同じチャートを5年という期間で見てみると、日経平均と欧米のチャートは概ね同じ動きだということがよく分かります。やや欧州のDAX30のパフォーマンスは劣っていますが、基本的な動きは同様です。

上記のチャートはマネックス証券のチャート機能で表示でき、様々な期間が設定できますが、期間によってはDAX30のパフォーマンスが必ずしも悪いわけではありません。考えてみれば当たり前のことですが、ある程度世界の経済は連動するようになっており、日経平均も実際の構成銘柄はグローバル展開している企業が多数です。

日経平均の急回復は低迷からの反発か

典型的なのは新型コロナウイルスが感染拡大した2020年初頭で、各指数はまったく同じように崩れています。各地で感染の拡大ペースや沈下ペース、その時期は異なったものの、株価指数の動きはほぼ同じということが分かります。上記のチャートを見ると、この半年間ほど日経平均は欧米指数に比べて極端に低迷しており、今回のマーケットの回復もその低迷からの反発だと説明できることが多いように思います。

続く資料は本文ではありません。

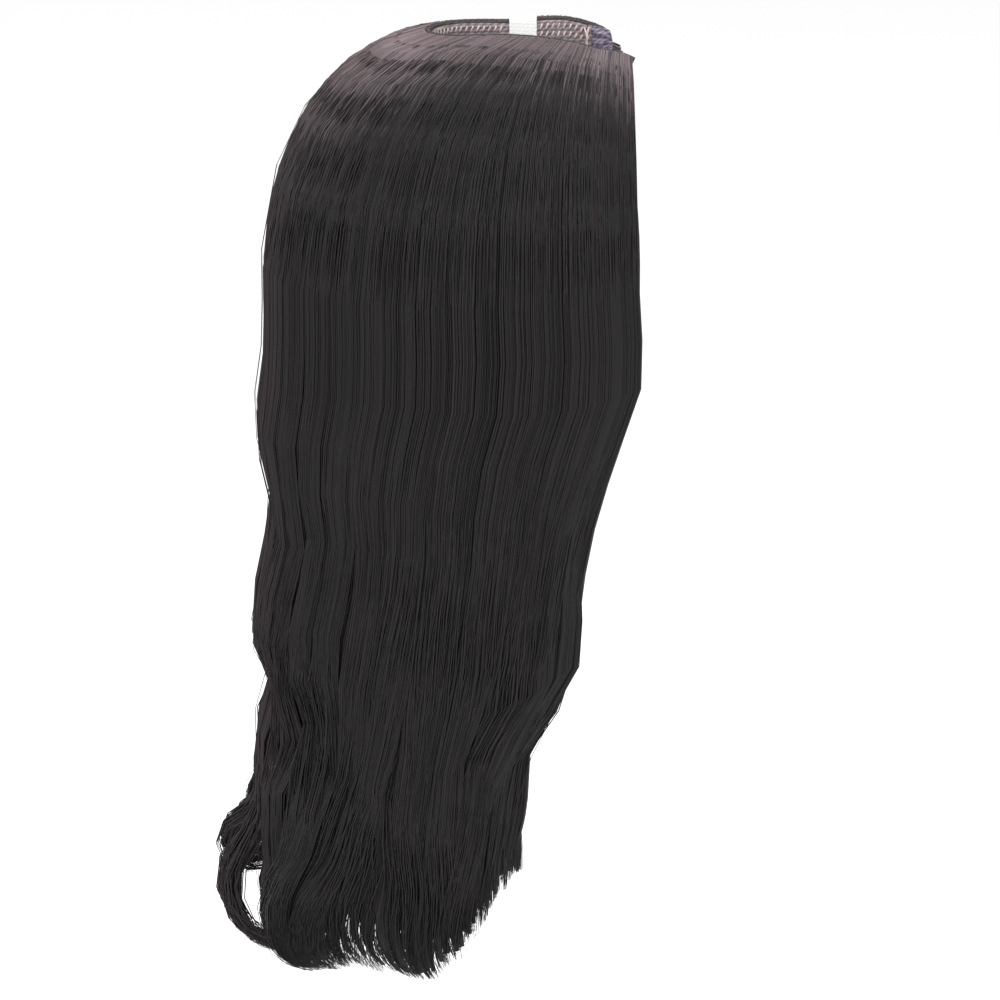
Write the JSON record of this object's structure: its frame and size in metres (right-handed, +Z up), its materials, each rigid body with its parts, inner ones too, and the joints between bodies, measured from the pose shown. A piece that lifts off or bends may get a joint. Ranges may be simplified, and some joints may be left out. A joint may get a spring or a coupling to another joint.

では、その低迷期は一体どのような状況だったのでしょうか。その指数自体の値動きを見ると分かりそうです。時系列データで株価を見ると、一定期間ごとの株価推移が確認できます。以下は、日経平均の四半期ごとの推移です。

【図表5】日経平均の時系列データ(四半期足)
出所:マネックス証券

四半期という長い単位で見ると、日経平均も基本的には上昇基調であることがよく分かります。上記は約5年間の推移(2021年9月は直近までの推移)で、四半期ごとですので、5×4=20回の四半期の株価推移となります。実に15勝5敗と日経平均は上昇のほうが多かったことがよく分かります。(一方、上昇に比べると下落の数字が大きいようですので、「コツコツドカン」という言葉も必ずしも間違いではないようです)特に2021年4月~6月は珍しい下落だったわけです。

先ほどの比較チャートでご覧の通りNYダウ平均とDAX30は四半期単位で見ると2020年1月~3月のコロナ禍の影響が特に大きかった時期以降はずっと値上がりしており、この時期(2021年4月~6月)の日経平均の動きが特徴的だったことがよく分かります。

このように、やや長い目でチャートや時系列データを確認し、他の指数との比較も行うことで直近のマーケットの状況をより重層的に理解できるように思います。直近で日経平均は27,000円から30,000円を超えるという急騰を果たしています。短期に上がりすぎではないか…と思う方も少なくないのではないでしょうか。しかし、この半年間のパフォーマンスで見ると、日経平均はまだ欧米指数に追いついていない状況なのです。

これを念頭に置くと直近のマーケットの解釈も変わってくるように思います。今回はマーケットを鳥瞰的に眺めました。次回はもう少し個別の動きを見てみたいと思います。